▶ [What you have to do]:
Type out every line below exactly as it reads.
╭─ Data lines
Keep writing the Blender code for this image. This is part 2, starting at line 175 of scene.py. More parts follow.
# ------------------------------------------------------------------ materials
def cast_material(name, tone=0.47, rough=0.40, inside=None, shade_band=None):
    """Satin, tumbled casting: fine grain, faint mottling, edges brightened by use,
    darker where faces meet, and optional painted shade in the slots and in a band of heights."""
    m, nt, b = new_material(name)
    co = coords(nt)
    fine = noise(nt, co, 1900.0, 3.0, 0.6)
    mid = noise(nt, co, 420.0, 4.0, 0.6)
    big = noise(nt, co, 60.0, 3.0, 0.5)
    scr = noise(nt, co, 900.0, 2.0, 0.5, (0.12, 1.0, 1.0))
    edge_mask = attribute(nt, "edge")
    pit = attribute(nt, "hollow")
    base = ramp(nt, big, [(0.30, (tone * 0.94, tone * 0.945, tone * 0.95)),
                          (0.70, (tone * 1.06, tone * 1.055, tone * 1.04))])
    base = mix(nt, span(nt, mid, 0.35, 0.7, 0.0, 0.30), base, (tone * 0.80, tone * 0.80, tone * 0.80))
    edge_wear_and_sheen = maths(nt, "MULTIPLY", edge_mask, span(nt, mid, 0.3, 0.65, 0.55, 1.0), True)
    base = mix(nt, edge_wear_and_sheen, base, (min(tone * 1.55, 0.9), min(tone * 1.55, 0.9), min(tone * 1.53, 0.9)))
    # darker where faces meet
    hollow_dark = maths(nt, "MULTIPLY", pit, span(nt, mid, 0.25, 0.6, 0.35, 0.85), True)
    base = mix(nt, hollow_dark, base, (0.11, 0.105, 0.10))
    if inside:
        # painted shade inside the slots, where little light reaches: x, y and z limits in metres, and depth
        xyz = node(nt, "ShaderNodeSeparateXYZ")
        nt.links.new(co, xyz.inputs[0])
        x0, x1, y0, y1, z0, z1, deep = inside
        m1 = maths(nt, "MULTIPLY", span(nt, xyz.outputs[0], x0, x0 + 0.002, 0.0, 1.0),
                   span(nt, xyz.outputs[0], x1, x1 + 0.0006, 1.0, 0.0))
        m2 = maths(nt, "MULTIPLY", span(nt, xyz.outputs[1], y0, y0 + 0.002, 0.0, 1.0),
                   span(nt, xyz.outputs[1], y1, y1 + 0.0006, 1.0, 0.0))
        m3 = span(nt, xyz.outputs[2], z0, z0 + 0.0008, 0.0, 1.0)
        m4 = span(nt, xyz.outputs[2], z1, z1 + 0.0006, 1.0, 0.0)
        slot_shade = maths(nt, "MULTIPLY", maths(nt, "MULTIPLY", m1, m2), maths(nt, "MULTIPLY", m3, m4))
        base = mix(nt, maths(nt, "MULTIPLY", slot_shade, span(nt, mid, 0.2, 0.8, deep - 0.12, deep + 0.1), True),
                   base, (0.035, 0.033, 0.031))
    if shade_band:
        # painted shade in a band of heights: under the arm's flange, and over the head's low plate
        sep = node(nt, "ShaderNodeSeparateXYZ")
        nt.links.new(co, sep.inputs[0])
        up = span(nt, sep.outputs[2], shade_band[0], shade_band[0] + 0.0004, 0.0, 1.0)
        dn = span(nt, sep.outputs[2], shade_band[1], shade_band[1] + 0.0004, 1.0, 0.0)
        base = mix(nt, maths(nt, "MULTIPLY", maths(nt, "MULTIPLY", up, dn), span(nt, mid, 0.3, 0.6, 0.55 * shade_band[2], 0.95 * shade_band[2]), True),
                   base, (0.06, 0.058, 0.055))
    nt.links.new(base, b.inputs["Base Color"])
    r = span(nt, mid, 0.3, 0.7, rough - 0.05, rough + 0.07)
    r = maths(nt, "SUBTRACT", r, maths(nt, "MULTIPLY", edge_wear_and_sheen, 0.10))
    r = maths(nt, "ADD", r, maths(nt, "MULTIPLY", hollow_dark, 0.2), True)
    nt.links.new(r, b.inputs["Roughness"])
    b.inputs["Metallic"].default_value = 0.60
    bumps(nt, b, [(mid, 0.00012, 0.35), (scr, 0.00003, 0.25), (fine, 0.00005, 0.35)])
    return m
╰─
▶ [Result]:
Keep writing the Blender code for this image. This is part 2, starting at line 175 of scene.py. More parts follow.
# ------------------------------------------------------------------ materials
def cast_material(name, tone=0.47, rough=0.40, inside=None, shade_band=None):
    """Satin, tumbled casting: fine grain, faint mottling, edges brightened by use,
    darker where faces meet, and optional painted shade in the slots and in a band of heights."""
    m, nt, b = new_material(name)
    co = coords(nt)
    fine = noise(nt, co, 1900.0, 3.0, 0.6)
    mid = noise(nt, co, 420.0, 4.0, 0.6)
    big = noise(nt, co, 60.0, 3.0, 0.5)
    scr = noise(nt, co, 900.0, 2.0, 0.5, (0.12, 1.0, 1.0))
    edge_mask = attribute(nt, "edge")
    pit = attribute(nt, "hollow")
    base = ramp(nt, big, [(0.30, (tone * 0.94, tone * 0.945, tone * 0.95)),
                          (0.70, (tone * 1.06, tone * 1.055, tone * 1.04))])
    base = mix(nt, span(nt, mid, 0.35, 0.7, 0.0, 0.30), base, (tone * 0.80, tone * 0.80, tone * 0.80))
    edge_wear_and_sheen = maths(nt, "MULTIPLY", edge_mask, span(nt, mid, 0.3, 0.65, 0.55, 1.0), True)
    base = mix(nt, edge_wear_and_sheen, base, (min(tone * 1.55, 0.9), min(tone * 1.55, 0.9), min(tone * 1.53, 0.9)))
    # darker where faces meet
    hollow_dark = maths(nt, "MULTIPLY", pit, span(nt, mid, 0.25, 0.6, 0.35, 0.85), True)
    base = mix(nt, hollow_dark, base, (0.11, 0.105, 0.10))
    if inside:
        # painted shade inside the slots, where little light reaches: x, y and z limits in metres, and depth
        xyz = node(nt, "ShaderNodeSeparateXYZ")
        nt.links.new(co, xyz.inputs[0])
        x0, x1, y0, y1, z0, z1, deep = inside
        m1 = maths(nt, "MULTIPLY", span(nt, xyz.outputs[0], x0, x0 + 0.002, 0.0, 1.0),
                   span(nt, xyz.outputs[0], x1, x1 + 0.0006, 1.0, 0.0))
        m2 = maths(nt, "MULTIPLY", span(nt, xyz.outputs[1], y0, y0 + 0.002, 0.0, 1.0),
                   span(nt, xyz.outputs[1], y1, y1 + 0.0006, 1.0, 0.0))
        m3 = span(nt, xyz.outputs[2], z0, z0 + 0.0008, 0.0, 1.0)
        m4 = span(nt, xyz.outputs[2], z1, z1 + 0.0006, 1.0, 0.0)
        slot_shade = maths(nt, "MULTIPLY", maths(nt, "MULTIPLY", m1, m2), maths(nt, "MULTIPLY", m3, m4))
        base = mix(nt, maths(nt, "MULTIPLY", slot_shade, span(nt, mid, 0.2, 0.8, deep - 0.12, deep + 0.1), True),
                   base, (0.035, 0.033, 0.031))
    if shade_band:
        # painted shade in a band of heights: under the arm's flange, and over the head's low plate
        sep = node(nt, "ShaderNodeSeparateXYZ")
        nt.links.new(co, sep.inputs[0])
        up = span(nt, sep.outputs[2], shade_band[0], shade_band[0] + 0.0004, 0.0, 1.0)
        dn = span(nt, sep.outputs[2], shade_band[1], shade_band[1] + 0.0004, 1.0, 0.0)
        base = mix(nt, maths(nt, "MULTIPLY", maths(nt, "MULTIPLY", up, dn), span(nt, mid, 0.3, 0.6, 0.55 * shade_band[2], 0.95 * shade_band[2]), True),
                   base, (0.06, 0.058, 0.055))
    nt.links.new(base, b.inputs["Base Color"])
    r = span(nt, mid, 0.3, 0.7, rough - 0.05, rough + 0.07)
    r = maths(nt, "SUBTRACT", r, maths(nt, "MULTIPLY", edge_wear_and_sheen, 0.10))
    r = maths(nt, "ADD", r, maths(nt, "MULTIPLY", hollow_dark, 0.2), True)
    nt.links.new(r, b.inputs["Roughness"])
    b.inputs["Metallic"].default_value = 0.60
    bumps(nt, b, [(mid, 0.00012, 0.35), (scr, 0.00003, 0.25), (fine, 0.00005, 0.35)])
    return m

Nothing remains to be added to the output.